As for a grave, the reason is known: impurity bursts upward and downward. Is that the case for a sukkah too? I don’t think so.

Lev (2021-03-30)

Anav, from what I understood, the “giant helicopter” in the question is something theoretical, similar to your ceiling.
Obviously real airplanes, however large they may be, at a height of 3 kilometers are nothing, because they are no more than a line of a few millimeters above a person’s head (the same is true of the International Space Station, whose width is 109 meters, yet above the sekhakh it is just a dot). By contrast, the discussion in the question is apparently about a theoretical giant helicopter whose shadow covers three handbreadths or more of the sekhakh’s area (if the sun is at a 90% angle, directly above it).

Aharon (2021-04-01)

Hello Rabbi,

You wrote: “Rabbi Ben-Zion Abba Shaul wrote that even ‘the slightest amount’ has a minimum measure too (that is, not every crumb counts as ‘the slightest amount’).”

What is the source for Rabbi Ben-Zion Abba Shaul’s statement?

Thank you very much.

Aharon (2021-04-01)

Hello Rabbi,

You wrote: “Rabbi Ben-Zion Abba Shaul wrote that even ‘the slightest amount’ has a minimum measure too (that is, not every crumb counts as ‘the slightest amount’).”
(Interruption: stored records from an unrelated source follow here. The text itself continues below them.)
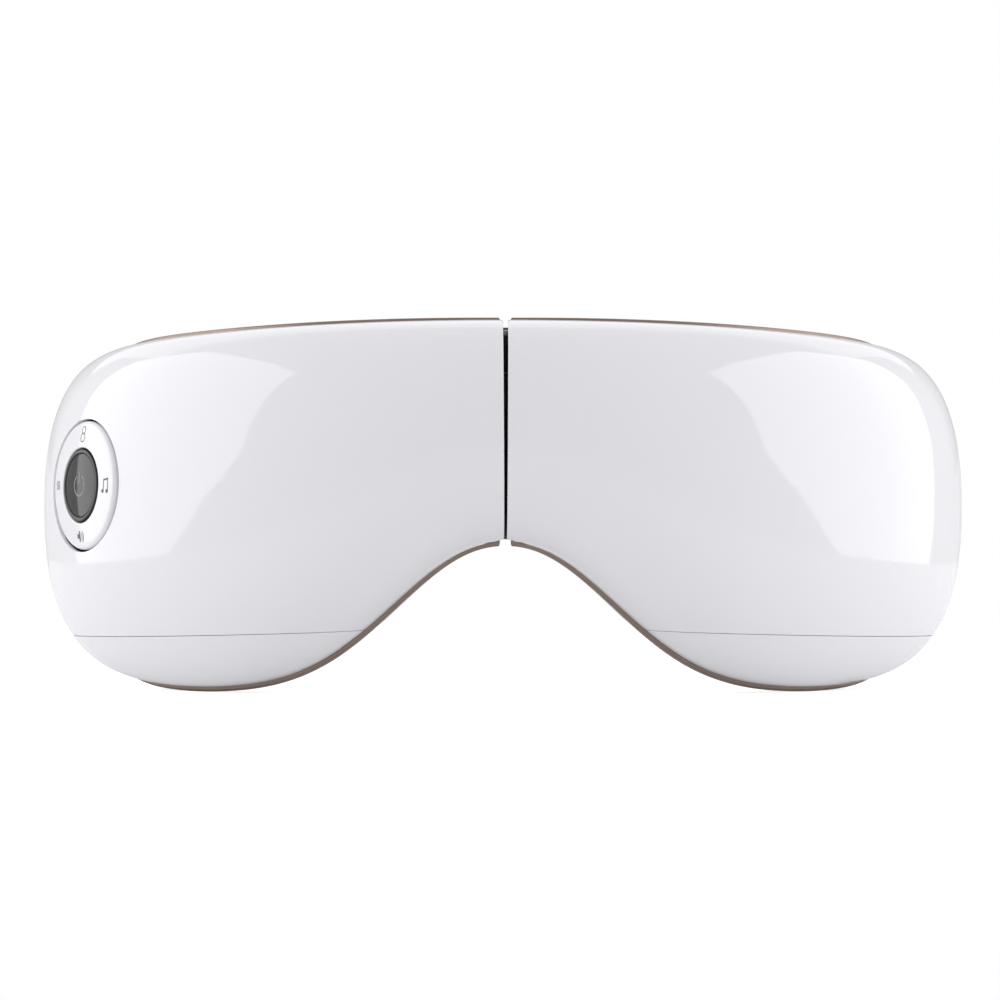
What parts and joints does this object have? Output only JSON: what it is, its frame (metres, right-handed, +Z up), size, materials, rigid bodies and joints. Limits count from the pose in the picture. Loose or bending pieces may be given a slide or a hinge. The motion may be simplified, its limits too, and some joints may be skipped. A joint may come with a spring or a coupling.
{
  "type": "eye massager mask",
  "caption": "Foldable eye massager mask: two glossy curved half shells hinged over the nose, side control dial, padded face side, temple strap loops.",
  "frame": {"origin": "bottom centre of the mask's box, level with its lowest trim", "axes": "+Z up, the mask's front faces -Y, +X towards the wearer's left; the wearer's face lies on the +Y side"},
  "size_m": [0.2034, 0.1018, 0.0802],
  "materials": {
    "gloss_white": "high gloss, painted",
    "champagne_trim": "satin anodised",
    "dark_shell": "fine matte grain",
    "taupe_leather": "soft grained",
    "eye_fabric": "fine knit",
    "silicone": "translucent matte",
    "copper_film": "printed film",
    "steel": "satin",
    "blackened_steel": "black oxide",
    "brass": "machined",
    "black_gloss": "high gloss",
    "circuit_board": "solder mask",
    "battery_wrap": "shrink wrap",
    "washer_black": "moulded"
  },
  "bodies": {
    "right_half": {"right_front_shell": "gloss_white", "right_lower_panel": "gloss_white", "right_trim_band": "champagne_trim", "right_rear_shell": "dark_shell", "right_hinge_bracket": "blackened_steel", "right_face_cushion": "taupe_leather", "right_airbag": "silicone", "right_heating_film": "copper_film", "right_eye_pad": "eye_fabric", "right_strap_loop": "dark_shell", "right_screw_upper": "steel", "right_screw_lower": "steel", "right_vibration_motor": "steel", "right_speaker": "dark_shell", "right_air_hose": "silicone", "hinge_pin": "steel", "hinge_clip": "steel", "hinge_washer_lower": "washer_black", "hinge_washer_upper": "washer_black", "dial_seat": "dark_shell", "key_membrane": "silicone", "key_board": "circuit_board", "main_board": "circuit_board"},
    "left_half": {"left_front_shell": "gloss_white", "left_lower_panel": "gloss_white", "left_trim_band": "champagne_trim", "left_rear_shell": "dark_shell", "left_hinge_bracket": "blackened_steel", "left_face_cushion": "taupe_leather", "left_airbag": "silicone", "left_heating_film": "copper_film", "left_eye_pad": "eye_fabric", "left_strap_loop": "dark_shell", "left_screw_upper": "steel", "left_screw_lower": "steel", "left_vibration_motor": "steel", "left_speaker": "dark_shell", "left_air_hose": "silicone", "battery_pack": "battery_wrap", "power_board": "circuit_board", "pump_motor": "steel", "pump_head": "dark_shell", "air_valve": "steel", "charging_port": "steel"},
    "rocker_plate": {"rocker_plate": "dark_shell"},
    "control_ring": {"control_ring": "gloss_white"},
    "power_button": {"power_button": "black_gloss"},
    "right_weight": {"right_vibration_weight": "brass"},
    "left_weight": {"left_vibration_weight": "brass"},
    "pump_crank": {"pump_crank": "steel"},
    "valve_plunger": {"valve_plunger": "steel"}
  },
  "joints": [
    {"name": "fold", "type": "hinge", "parent": "right_half", "child": "left_half", "pos_m": [0, -0.03487, 0.04], "axis": [0, 0, 1], "range_deg": [0, 74]},
    {"name": "rocker_side_tilt", "type": "hinge", "parent": "right_half", "child": "rocker_plate", "pos_m": [-0.08853, -0.00469, 0.04445], "axis": [0.0297, 0.0184, 0.9994], "range_deg": [-2, 2], "stiffness_Nm_per_rad": 0.4},
    {"name": "ring_up_down_tilt", "type": "hinge", "parent": "rocker_plate", "child": "control_ring", "pos_m": [-0.08853, -0.00469, 0.04445], "axis": [0.5258, -0.8506, 0], "range_deg": [-2, 2], "stiffness_Nm_per_rad": 0.4},
    {"name": "power_press", "type": "slide", "parent": "right_half", "child": "power_button", "axis": [0.8501, 0.5255, -0.0349], "range_m": [0, 0.0006], "stiffness_N_per_m": 2500},
    {"name": "right_weight_spin", "type": "hinge", "parent": "right_half", "child": "right_weight", "pos_m": [-0.02798, -0.03704, 0.06], "axis": [0, 0, 1], "continuous": true},
    {"name": "left_weight_spin", "type": "hinge", "parent": "left_half", "child": "left_weight", "pos_m": [0.02798, -0.03704, 0.06], "axis": [0, 0, 1], "continuous": true},
    {"name": "pump_crank_spin", "type": "hinge", "parent": "left_half", "child": "pump_crank", "pos_m": [0.08036, -0.00221, 0.04], "axis": [0, 0, 1], "continuous": true},
    {"name": "valve_plunger_slide", "type": "slide", "parent": "left_half", "child": "valve_plunger", "axis": [0, 0, -1], "range_m": [0, 0.0015], "stiffness_N_per_m": 300}
  ]
}
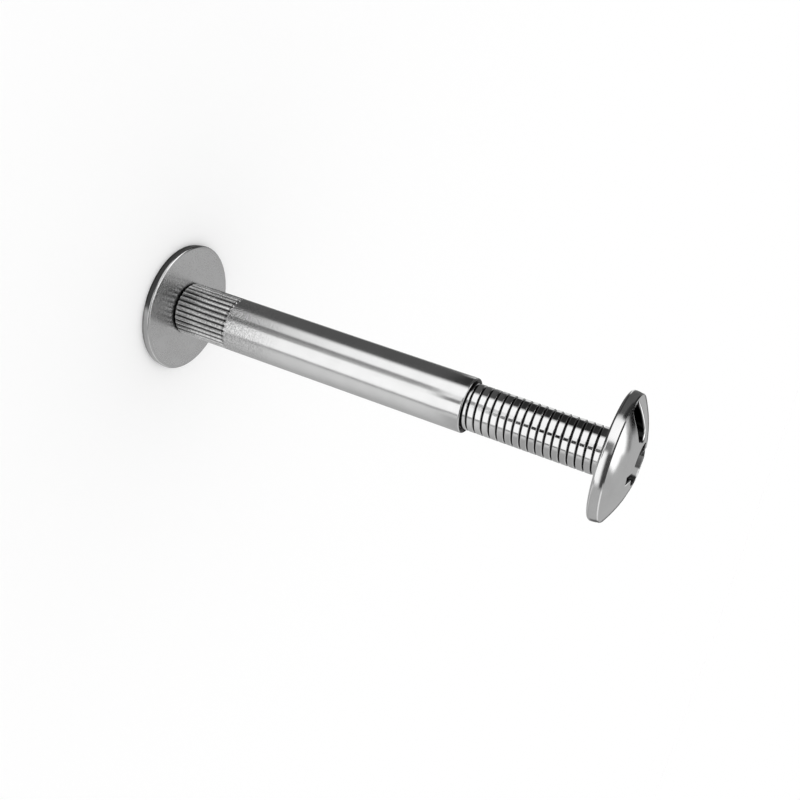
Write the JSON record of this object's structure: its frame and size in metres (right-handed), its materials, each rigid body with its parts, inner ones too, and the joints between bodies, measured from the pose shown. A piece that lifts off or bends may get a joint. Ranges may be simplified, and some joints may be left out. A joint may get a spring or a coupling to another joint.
{
  "type": "furniture connector bolt",
  "caption": "Two-piece connector bolt: a knurled sleeve nut with a flat disc head and a screw with a low domed disc head, driven part of the way in.",
  "frame": {"origin": "centre of the outer face of the sleeve nut's flat head, on which the pair stands", "axes": "+Z along the common axis towards the screw's head, +X along the slot in the screw's head"},
  "size_m": [0.0174, 0.0174, 0.0652],
  "materials": {
    "sleeve_steel": "satin nickel plating with turning marks along the barrel",
    "screw_steel": "satin nickel plating, brighter on the thread crests"
  },
  "bodies": {
    "sleeve_nut": {"sleeve_nut": "sleeve_steel"},
    "screw": {"screw": "screw_steel"}
  },
  "joints": [
    {"name": "screw_travel", "type": "slide", "parent": "sleeve_nut", "child": "screw", "axis": [0, 0, 1], "range_m": [-0.0177, 0.0065]}
  ]
}
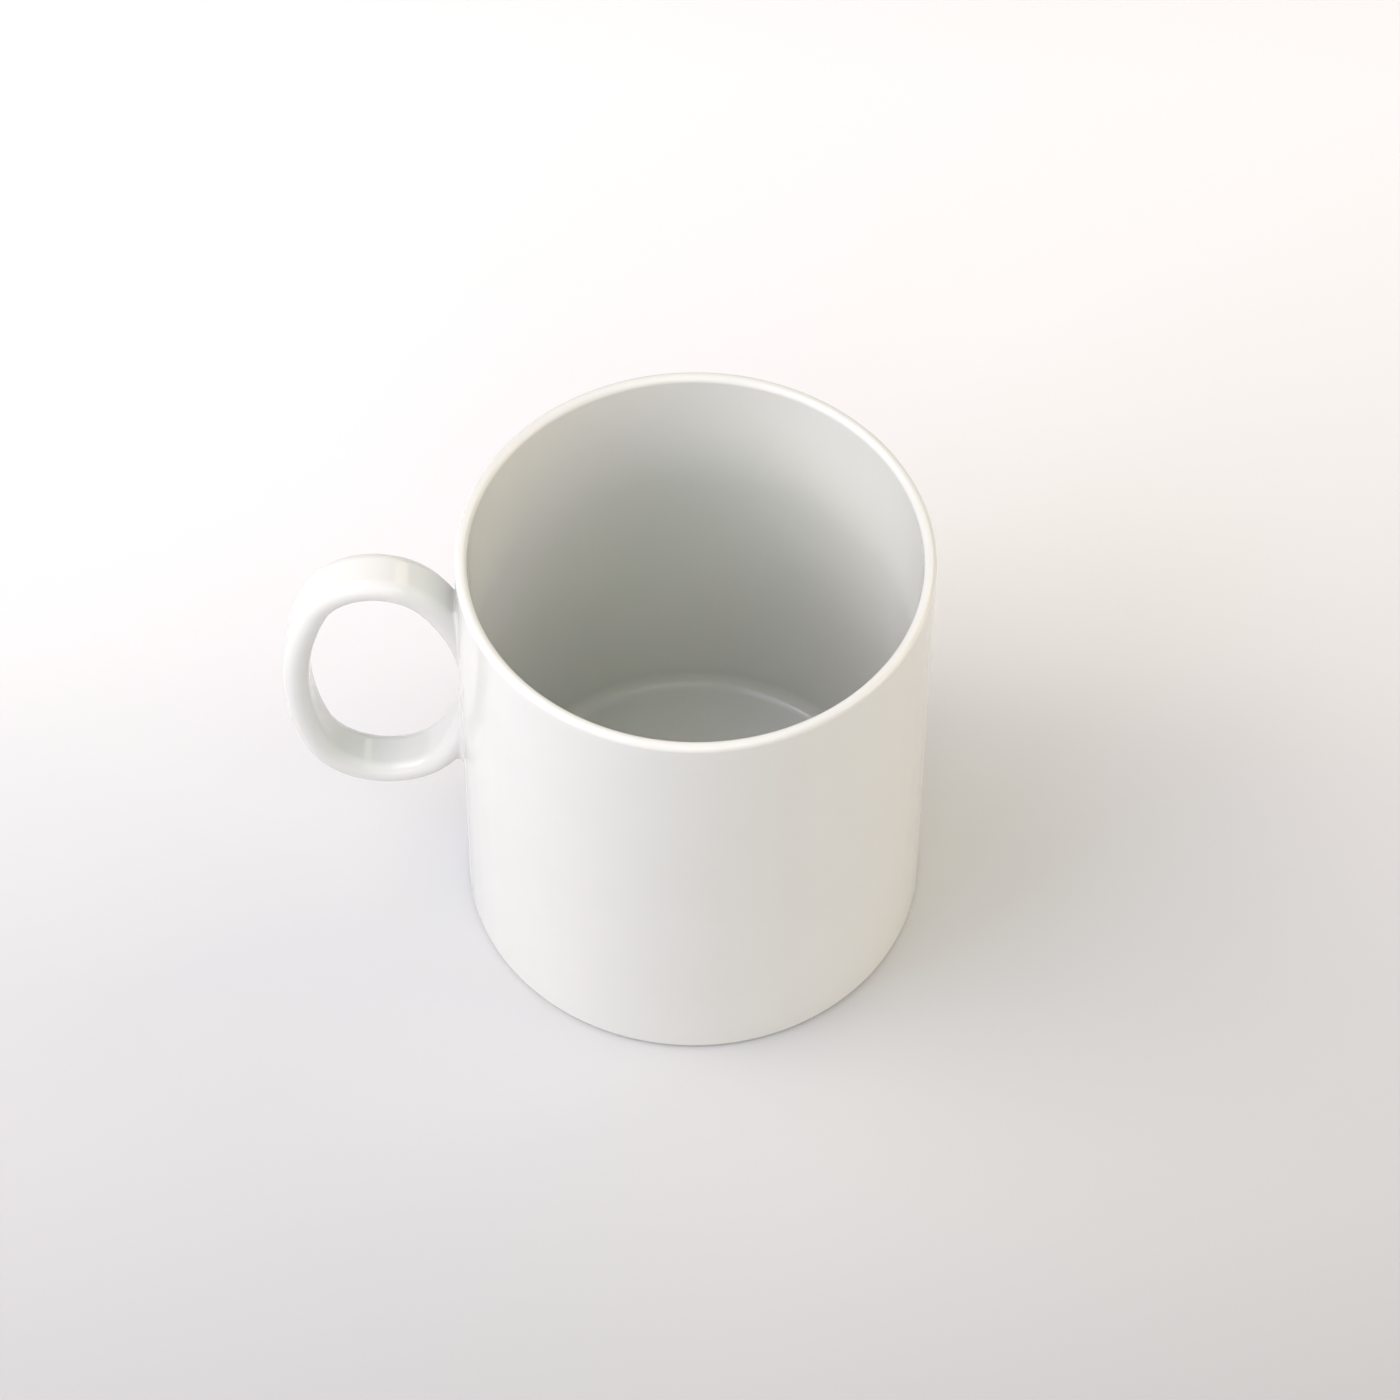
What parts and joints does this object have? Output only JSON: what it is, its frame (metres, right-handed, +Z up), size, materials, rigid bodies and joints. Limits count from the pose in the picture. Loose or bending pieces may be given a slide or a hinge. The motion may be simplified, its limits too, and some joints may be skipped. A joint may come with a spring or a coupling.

What is the source for Rabbi Ben-Zion Abba Shaul’s statement?

Thank you very much.

Michi (2021-04-01)

Common sense. Otherwise you’ll start checking signs of ritual purity in bacteria.

Aharon (2021-04-01)

Rabbi, you didn’t understand me.

I asked where Rabbi Ben-Zion Abba Shaul’s words are written, in which work of his.

Aharon (2021-04-01)

Rabbi, you didn’t understand me.

What I meant to ask was: in which work did Rabbi Ben-Zion Abba Shaul write this?

dvirlevi311 (2021-04-01)

The Rabbi’s answer also answers that question… Why does it matter where he wrote it? Even if he never wrote it anywhere, it’s still true 😉

Michi (2021-04-02)

I don’t know. I heard it quoted in his name.

Aharon (2021-04-02)

Dvir, if it is true regardless of who said it, then you can just as well quote this saying in the name of Shaike Ophir, Julius Caesar, or Og king of Bashan.